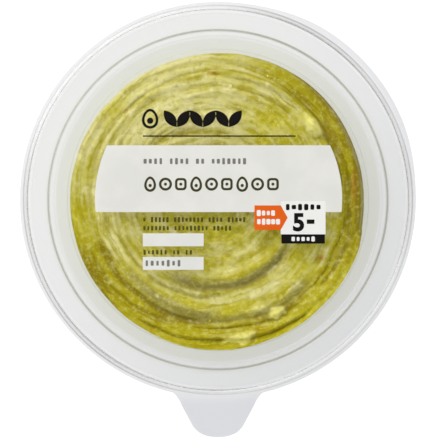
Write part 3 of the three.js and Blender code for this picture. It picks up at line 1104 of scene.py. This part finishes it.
def ink(name, colour, mottle=0.03):
    """Satin ink that is a little uneven. Mottle is how far its tone goes up and down."""
    finish = Finish(name)
    patch = finish.grain(90, detail=3).smooth(0.35, 0.65)
    paler = tuple(min(c * (1 + mottle), 1) for c in colour)
    darker = tuple(c * (1 - mottle) for c in colour)
    base = finish.blend(patch, darker, paler)
    finish.set(Base_Color=base, Roughness=INK_ROUGHNESS, Specular_IOR_Level=LABEL_SHEEN)
    clear_shadow(finish, INK_SHADOW)
    return finish.material


def film_finish():
    finish = Finish("clear_label_film")
    haze = finish.grain(70, detail=3).smooth(0.3, 0.7, 0.003, 0.012)
    finish.set(Base_Color=FILM_COLOUR, Roughness=0.3, Specular_IOR_Level=LABEL_SHEEN, Alpha=haze)
    return finish.material


INKS = {
    "pale": ink("ink_pale_grey", srgb(238, 238, 233)),
    "white": ink("ink_white", srgb(250, 250, 248), 0.01),
    "orange": ink("ink_orange", srgb(239, 103, 24)),
    "black": ink("ink_black", srgb(16, 14, 11)),
    "grey": ink("ink_grey", srgb(128, 127, 122)),
    "olive": ink("ink_olive", srgb(84, 80, 26)),
    "brown": ink("ink_olive_brown", srgb(68, 64, 36)),
}
NODE_FINISHES = {
    "label_film": film_finish(),
    "label_band": INKS["pale"],
    "flash_arrow": INKS["orange"],
    "flash_panel": INKS["white"],
    "flash_bar": INKS["black"],
    "label_field_1": INKS["pale"],
    "label_field_2": INKS["pale"],
}


def refinish(node, material):
    """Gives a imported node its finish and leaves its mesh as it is."""
    for part in bpy.data.objects:
        if part.type == "MESH" and part.name.split(".")[0] == node:
            for slot in part.material_slots:
                slot.material = material
            print(node, "->", material.name)


for node, material in NODE_FINISHES.items():
    refinish(node, material)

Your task
Set down all of the data above, word for word.

Final result
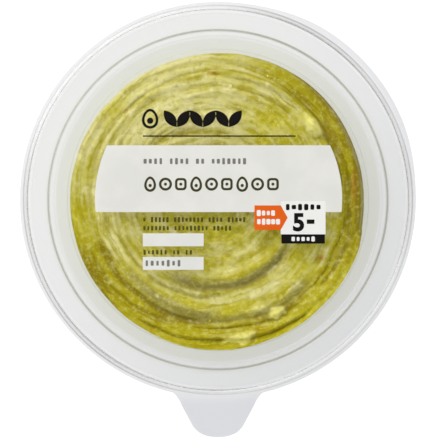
Write part 3 of the three.js and Blender code for this picture. It picks up at line 1104 of scene.py. This part finishes it.
def ink(name, colour, mottle=0.03):
    """Satin ink that is a little uneven. Mottle is how far its tone goes up and down."""
    finish = Finish(name)
    patch = finish.grain(90, detail=3).smooth(0.35, 0.65)
    paler = tuple(min(c * (1 + mottle), 1) for c in colour)
    darker = tuple(c * (1 - mottle) for c in colour)
    base = finish.blend(patch, darker, paler)
    finish.set(Base_Color=base, Roughness=INK_ROUGHNESS, Specular_IOR_Level=LABEL_SHEEN)
    clear_shadow(finish, INK_SHADOW)
    return finish.material


def film_finish():
    finish = Finish("clear_label_film")
    haze = finish.grain(70, detail=3).smooth(0.3, 0.7, 0.003, 0.012)
    finish.set(Base_Color=FILM_COLOUR, Roughness=0.3, Specular_IOR_Level=LABEL_SHEEN, Alpha=haze)
    return finish.material


INKS = {
    "pale": ink("ink_pale_grey", srgb(238, 238, 233)),
    "white": ink("ink_white", srgb(250, 250, 248), 0.01),
    "orange": ink("ink_orange", srgb(239, 103, 24)),
    "black": ink("ink_black", srgb(16, 14, 11)),
    "grey": ink("ink_grey", srgb(128, 127, 122)),
    "olive": ink("ink_olive", srgb(84, 80, 26)),
    "brown": ink("ink_olive_brown", srgb(68, 64, 36)),
}
NODE_FINISHES = {
    "label_film": film_finish(),
    "label_band": INKS["pale"],
    "flash_arrow": INKS["orange"],
    "flash_panel": INKS["white"],
    "flash_bar": INKS["black"],
    "label_field_1": INKS["pale"],
    "label_field_2": INKS["pale"],
}


def refinish(node, material):
    """Gives a imported node its finish and leaves its mesh as it is."""
    for part in bpy.data.objects:
        if part.type == "MESH" and part.name.split(".")[0] == node:
            for slot in part.material_slots:
                slot.material = material
            print(node, "->", material.name)


for node, material in NODE_FINISHES.items():
    refinish(node, material)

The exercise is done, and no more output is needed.